The Australian women’s soccer team also boycotted a tour to the U.S. last year in protest of their pay and conditions, which are a fraction of those allotted to the Australian male team—despite the fact that the Australian women’s team, like the U.S. team, consistently outplays its male counterpart in international competitions.

“We are paid a base rate of A$21,000, which doesn’t even reach minimum wage levels,” said Laura Alleway, a defender for the Australian team. “We are paid a part-time wage but are expected to train full time.”

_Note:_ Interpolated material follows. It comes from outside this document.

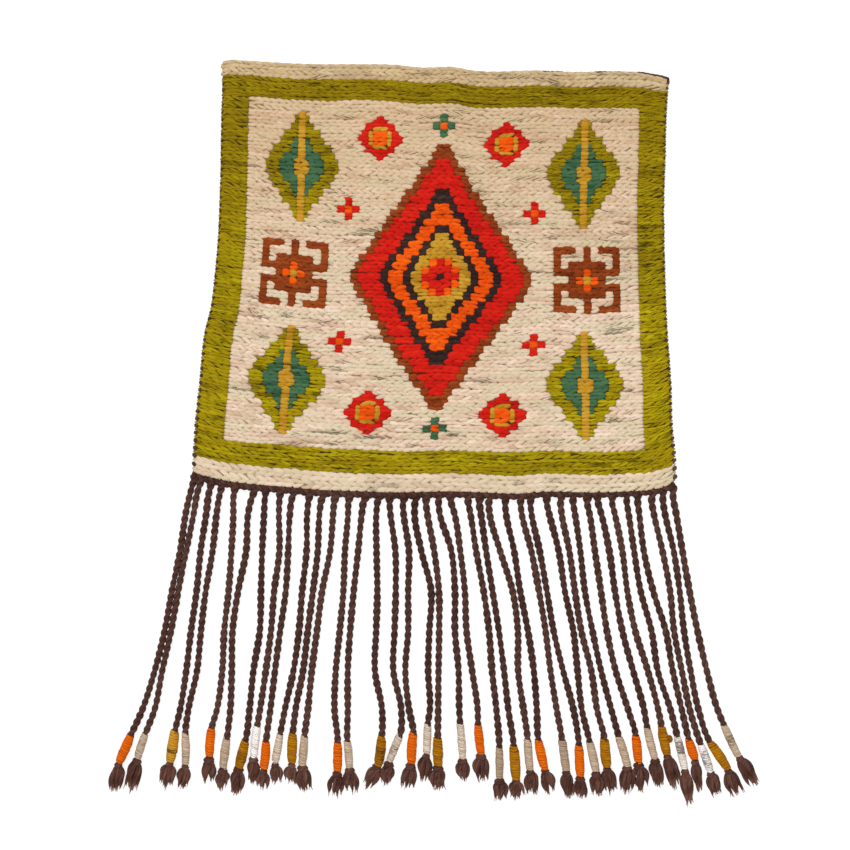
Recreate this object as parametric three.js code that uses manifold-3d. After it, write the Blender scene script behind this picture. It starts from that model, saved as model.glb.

The key question to ask when it comes to wage inequality is why does the disparity remain so vast—especially when it comes to professional athletics? London’s Financial Times reports that the pay gap in professional athletics is “mainly a feature of demand and the marketability of television rights.” As Thomas More Smith of Emory University notes, this lends an advantage to women in sports like tennis, where men and women play side by side in the same environment, and where television rights are often sold as a package. This makes sense with the trends in current wage statistics that we see—but the popularity of women’s sports, and of soccer in particular, looks to be gaining on that of men’s. The U.S. women’s 2015 World Cup victory set a television ratings record in the United States with nearly 23 million viewers, making it the most-watched soccer match in U.S. history. Why, then, are female athletes still so underpaid and underappreciated?

Just as in the typical workplace, insidious discrimination plays a crucial role in propagating wage inequality within the professional athletics industry. Perhaps it might even make sense to say that the more successful women’s sports teams become, the more resistance they encounter from men within their sport, and other pay equality opponents. Whatever the reason for this trend, it’s clear that women are not inherently less worthy of compensation and support. The U.S. women’s soccer team has it right in that the wage gap is a reality that needs to be fought—not only on legal grounds, but on ethical ones.